* START COLLECTED MATERIAL *

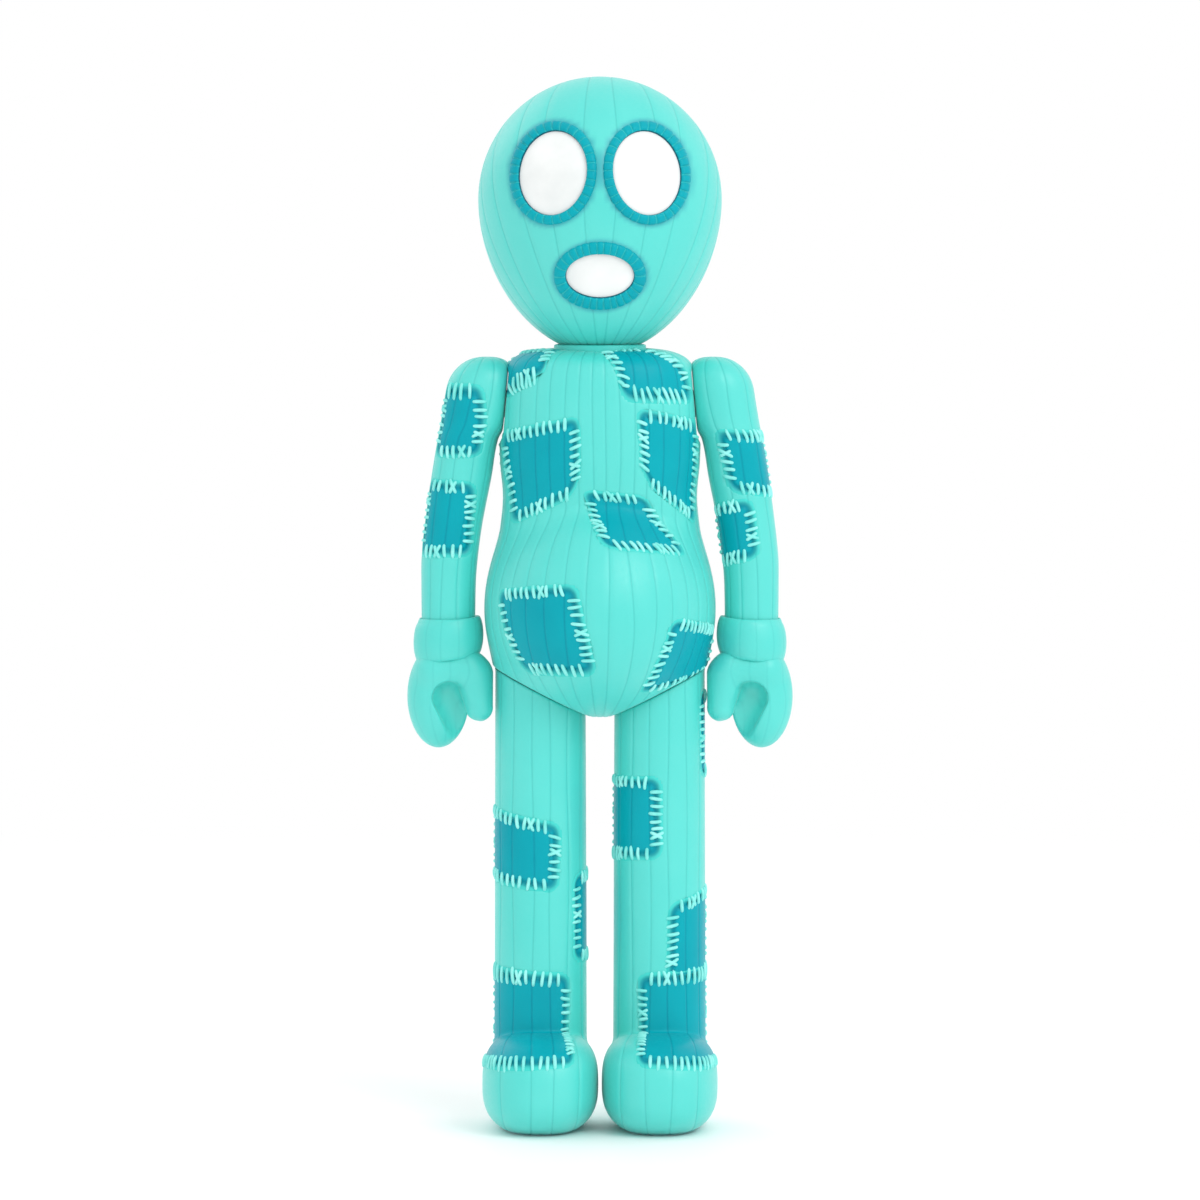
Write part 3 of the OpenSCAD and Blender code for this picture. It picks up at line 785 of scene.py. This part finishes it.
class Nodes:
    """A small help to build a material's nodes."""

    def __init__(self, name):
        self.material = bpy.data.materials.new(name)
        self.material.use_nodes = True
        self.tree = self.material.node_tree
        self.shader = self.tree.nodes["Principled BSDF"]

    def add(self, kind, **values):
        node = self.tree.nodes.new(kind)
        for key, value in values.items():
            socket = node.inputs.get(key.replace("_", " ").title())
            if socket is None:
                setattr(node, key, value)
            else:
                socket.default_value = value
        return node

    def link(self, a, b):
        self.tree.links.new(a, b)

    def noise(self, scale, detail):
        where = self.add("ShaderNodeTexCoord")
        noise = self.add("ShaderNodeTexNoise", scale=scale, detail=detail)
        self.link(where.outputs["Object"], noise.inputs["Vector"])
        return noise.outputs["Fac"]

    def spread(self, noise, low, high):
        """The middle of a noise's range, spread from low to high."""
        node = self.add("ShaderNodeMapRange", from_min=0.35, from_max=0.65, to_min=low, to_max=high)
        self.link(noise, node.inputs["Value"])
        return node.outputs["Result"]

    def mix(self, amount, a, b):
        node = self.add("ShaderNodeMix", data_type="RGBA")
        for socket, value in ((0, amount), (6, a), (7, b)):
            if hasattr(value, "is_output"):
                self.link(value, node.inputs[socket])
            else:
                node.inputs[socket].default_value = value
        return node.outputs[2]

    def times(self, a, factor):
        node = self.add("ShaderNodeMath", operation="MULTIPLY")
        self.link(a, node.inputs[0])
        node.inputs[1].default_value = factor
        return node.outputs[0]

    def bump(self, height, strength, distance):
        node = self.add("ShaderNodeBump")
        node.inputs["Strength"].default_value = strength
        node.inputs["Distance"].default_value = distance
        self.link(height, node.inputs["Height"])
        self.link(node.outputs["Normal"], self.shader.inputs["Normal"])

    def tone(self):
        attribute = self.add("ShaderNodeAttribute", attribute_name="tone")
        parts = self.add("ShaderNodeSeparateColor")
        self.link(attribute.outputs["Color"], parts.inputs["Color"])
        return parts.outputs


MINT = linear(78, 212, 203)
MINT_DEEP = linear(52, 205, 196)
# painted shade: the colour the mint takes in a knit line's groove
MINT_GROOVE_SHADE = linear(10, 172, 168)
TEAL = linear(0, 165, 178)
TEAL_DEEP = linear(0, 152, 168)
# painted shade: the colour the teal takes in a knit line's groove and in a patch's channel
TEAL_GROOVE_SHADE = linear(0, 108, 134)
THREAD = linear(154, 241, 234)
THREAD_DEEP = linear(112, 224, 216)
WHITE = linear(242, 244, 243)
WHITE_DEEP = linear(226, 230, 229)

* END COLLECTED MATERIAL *

### WHAT YOU NEED TO DO
Recopy all the lines exactly as they appear.

### ANSWER TO THE EXERCISE
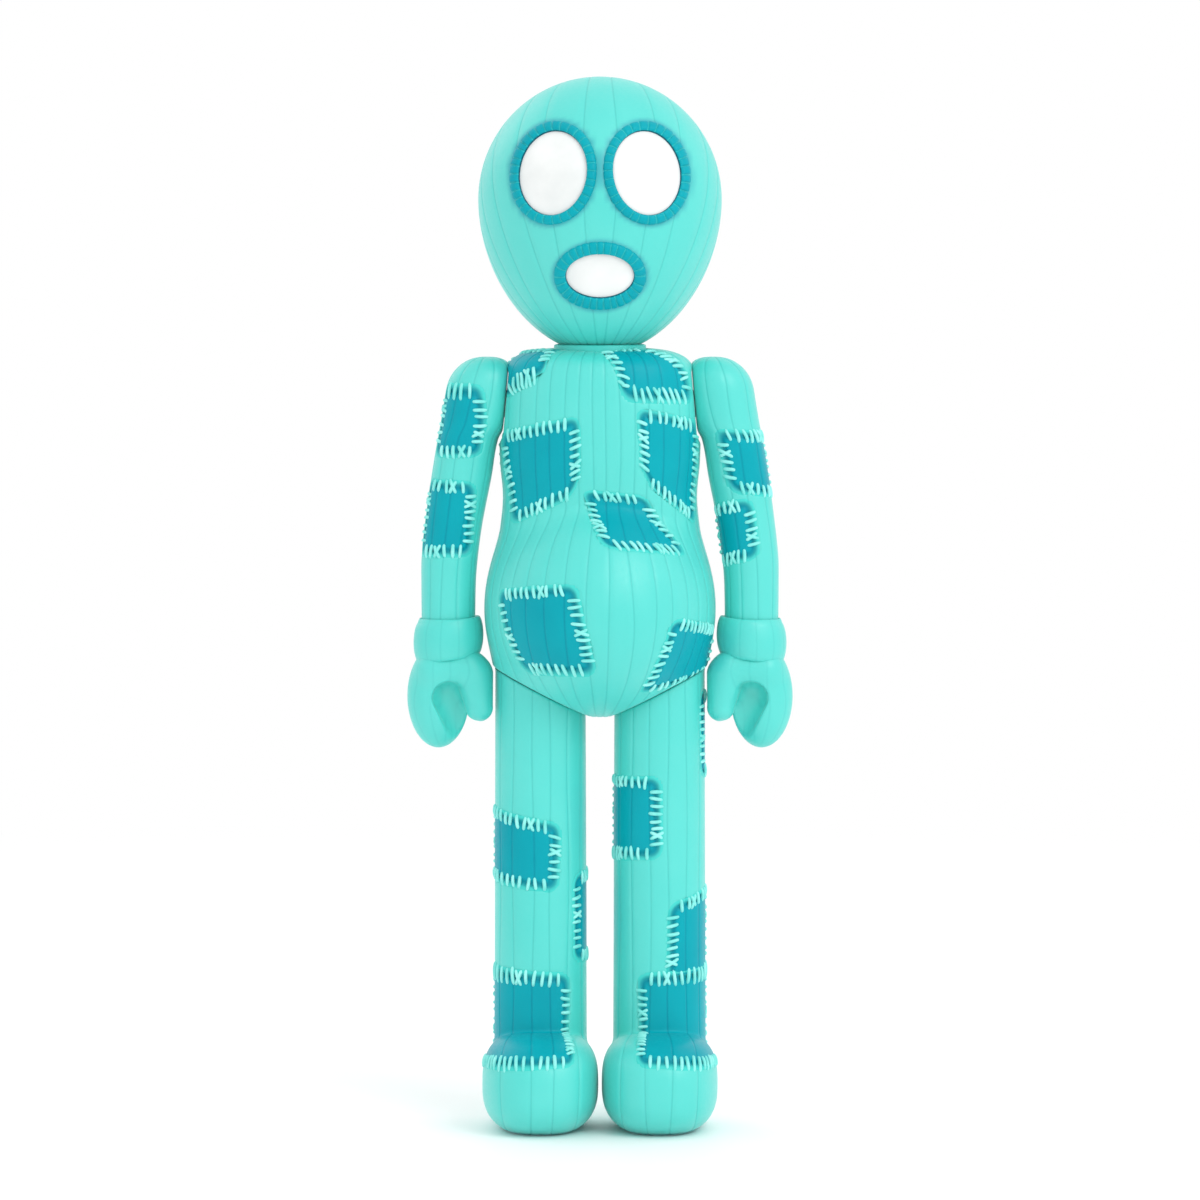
Write part 3 of the OpenSCAD and Blender code for this picture. It picks up at line 785 of scene.py. This part finishes it.
class Nodes:
    """A small help to build a material's nodes."""

    def __init__(self, name):
        self.material = bpy.data.materials.new(name)
        self.material.use_nodes = True
        self.tree = self.material.node_tree
        self.shader = self.tree.nodes["Principled BSDF"]

    def add(self, kind, **values):
        node = self.tree.nodes.new(kind)
        for key, value in values.items():
            socket = node.inputs.get(key.replace("_", " ").title())
            if socket is None:
                setattr(node, key, value)
            else:
                socket.default_value = value
        return node

    def link(self, a, b):
        self.tree.links.new(a, b)

    def noise(self, scale, detail):
        where = self.add("ShaderNodeTexCoord")
        noise = self.add("ShaderNodeTexNoise", scale=scale, detail=detail)
        self.link(where.outputs["Object"], noise.inputs["Vector"])
        return noise.outputs["Fac"]

    def spread(self, noise, low, high):
        """The middle of a noise's range, spread from low to high."""
        node = self.add("ShaderNodeMapRange", from_min=0.35, from_max=0.65, to_min=low, to_max=high)
        self.link(noise, node.inputs["Value"])
        return node.outputs["Result"]

    def mix(self, amount, a, b):
        node = self.add("ShaderNodeMix", data_type="RGBA")
        for socket, value in ((0, amount), (6, a), (7, b)):
            if hasattr(value, "is_output"):
                self.link(value, node.inputs[socket])
            else:
                node.inputs[socket].default_value = value
        return node.outputs[2]

    def times(self, a, factor):
        node = self.add("ShaderNodeMath", operation="MULTIPLY")
        self.link(a, node.inputs[0])
        node.inputs[1].default_value = factor
        return node.outputs[0]

    def bump(self, height, strength, distance):
        node = self.add("ShaderNodeBump")
        node.inputs["Strength"].default_value = strength
        node.inputs["Distance"].default_value = distance
        self.link(height, node.inputs["Height"])
        self.link(node.outputs["Normal"], self.shader.inputs["Normal"])

    def tone(self):
        attribute = self.add("ShaderNodeAttribute", attribute_name="tone")
        parts = self.add("ShaderNodeSeparateColor")
        self.link(attribute.outputs["Color"], parts.inputs["Color"])
        return parts.outputs


MINT = linear(78, 212, 203)
MINT_DEEP = linear(52, 205, 196)
# painted shade: the colour the mint takes in a knit line's groove
MINT_GROOVE_SHADE = linear(10, 172, 168)
TEAL = linear(0, 165, 178)
TEAL_DEEP = linear(0, 152, 168)
# painted shade: the colour the teal takes in a knit line's groove and in a patch's channel
TEAL_GROOVE_SHADE = linear(0, 108, 134)
THREAD = linear(154, 241, 234)
THREAD_DEEP = linear(112, 224, 216)
WHITE = linear(242, 244, 243)
WHITE_DEEP = linear(226, 230, 229)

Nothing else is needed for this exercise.